Adam intervenes. "Calm down Gra," he sneers. "You could have settled out of court."


They say they're not 'sitting on anything' - "only this stool," - they chorus - in the event of an emergency. There are unissued PWEI tracks knocking around, but doubtless RCA are sifting through them. Their next recording project is a one-off in the company of good bloke/dour artist/'Get The Girl!' remixer Adrian Sherwood for the 'Gimme Shelter' charidee album.


"We're not like Black Francis who can write 99 songs on the bus on the way to a gig," says Clint. "With us it's more like one song every 99 days. But if a song's that good, it's worth waiting for," he adds, in a voice that suggests that even he isn't convinced.


"It's a great song," confirms Adam, even though it hasn't been written yet.

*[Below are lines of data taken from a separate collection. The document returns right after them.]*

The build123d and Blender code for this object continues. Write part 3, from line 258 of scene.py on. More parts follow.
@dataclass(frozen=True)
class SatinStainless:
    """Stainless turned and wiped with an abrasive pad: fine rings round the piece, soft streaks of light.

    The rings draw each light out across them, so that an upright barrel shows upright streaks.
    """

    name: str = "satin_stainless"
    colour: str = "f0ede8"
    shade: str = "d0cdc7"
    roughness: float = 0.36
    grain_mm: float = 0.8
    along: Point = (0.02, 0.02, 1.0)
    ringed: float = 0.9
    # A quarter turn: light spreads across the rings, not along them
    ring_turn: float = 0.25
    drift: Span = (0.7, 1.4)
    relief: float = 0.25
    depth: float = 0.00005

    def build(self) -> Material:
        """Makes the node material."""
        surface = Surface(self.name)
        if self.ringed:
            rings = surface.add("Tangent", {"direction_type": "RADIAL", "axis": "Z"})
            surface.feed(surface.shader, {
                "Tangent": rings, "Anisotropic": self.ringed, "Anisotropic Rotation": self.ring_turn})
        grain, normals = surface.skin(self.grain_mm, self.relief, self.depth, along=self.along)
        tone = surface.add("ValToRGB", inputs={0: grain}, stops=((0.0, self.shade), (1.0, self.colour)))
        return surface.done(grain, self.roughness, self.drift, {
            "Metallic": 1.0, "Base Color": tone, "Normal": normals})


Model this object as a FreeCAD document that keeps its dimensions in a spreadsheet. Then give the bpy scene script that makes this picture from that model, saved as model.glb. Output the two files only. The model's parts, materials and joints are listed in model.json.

The beers run out and the stonky pong of grub becomes overwhelming. A few hours later The Poppies, not mindful of their dead record deal, their dead debts, or even the delectable body of Betty Boo, burst onto the stage to reaffirm that they are very much alive, even if they are in a doomed venue and work in a doomed medium. The A&R men, trapped in a dreadlocked sea of moshers, surrender as PWEI do the dance of the mad one more time just for the sheer joy of knowing that they're free again for a while. Outside, the touts can't get enough tickets to flog at ?30 a whack.


Washed up? The Poppies? Wise up, sucker. Their video game, Midlands Super Mario characters have never been more relevant than they are today. Pop really has eaten itself, and Pop Will Eat Itself are happy worms in its gut. PWEI's big adventure isn't over: bulletproof if not recession-proof, this is their day; this is their hour. If only the record companies and the radio saw it that way, nothing could stop them.